The commission also tackled the issue of volunteer certification. In order to become a certified “Firefighter I”, a volunteer must complete 160 hours of training and take a state certification test within one year. Provisions exist to allow exemption letters for firefighters that had an equivalent amount of experience prior to the end of 2005, without requiring those firefighters to take a state test.

“There will be no new letters,” Burkett said. “Attrition will take care of the ones that are in existence.” No new firefighters are allowed under state law to obtain an exemption letter.

The Firefighter I certification is required for a volunteer to enter an “exclusion zone”. In essence, a firefighter without proper certification is not allowed to enter a burning building, the area immediately around a burning building, or certain other scenes like the danger area around a chemical spill.

The commission voted 5-0 to grandfather volunteer firefighters with an exemption letter to be paid at the Firefighter I stipend rate until September 30. Beginning October 1, firefighters with an exemption letter will be dropped to the stipend level of a “Firefighter Trainee”.

Lander said that if the resolution passes, as of October 1, “Escambia County shall not issue a stipend to any volunteer who has not at least met the state certification requirements of Firefighter I, regardless of whether the volunteer has an exemption letter.”

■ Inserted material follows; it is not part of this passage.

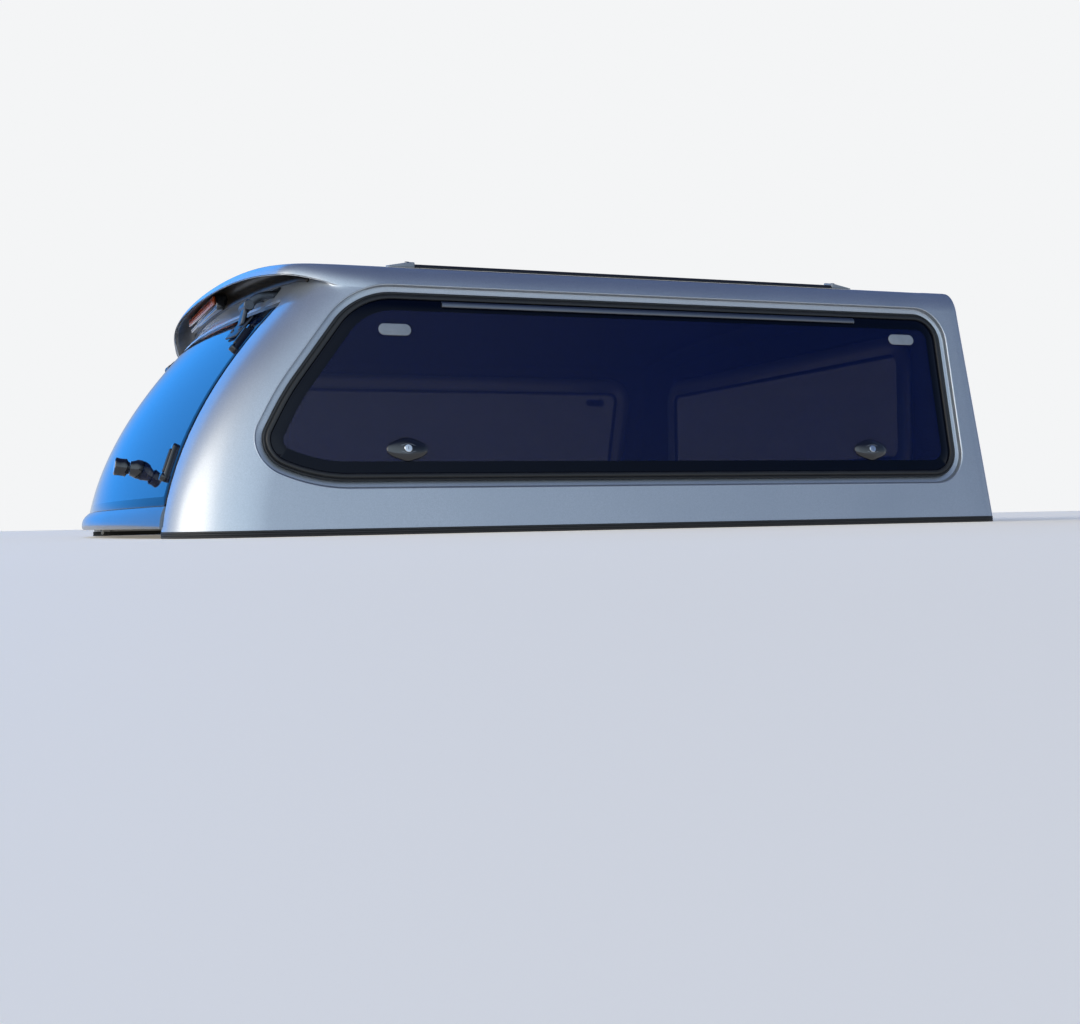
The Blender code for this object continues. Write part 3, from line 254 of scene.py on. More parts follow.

The volunteer firefighter training motion passed at Thursday’s Escambia County Committee of the Whole is not binding until approved a regular commission meeting. The commission has a joint meeting scheduled for Tuesday with the Pensacola City Council and a regular meeting scheduled for next Thursday at 5:30. The firefighters issues are expected to be discussed at the Thursday meeting; they do not appear on the agenda for Tuesday’s meeting.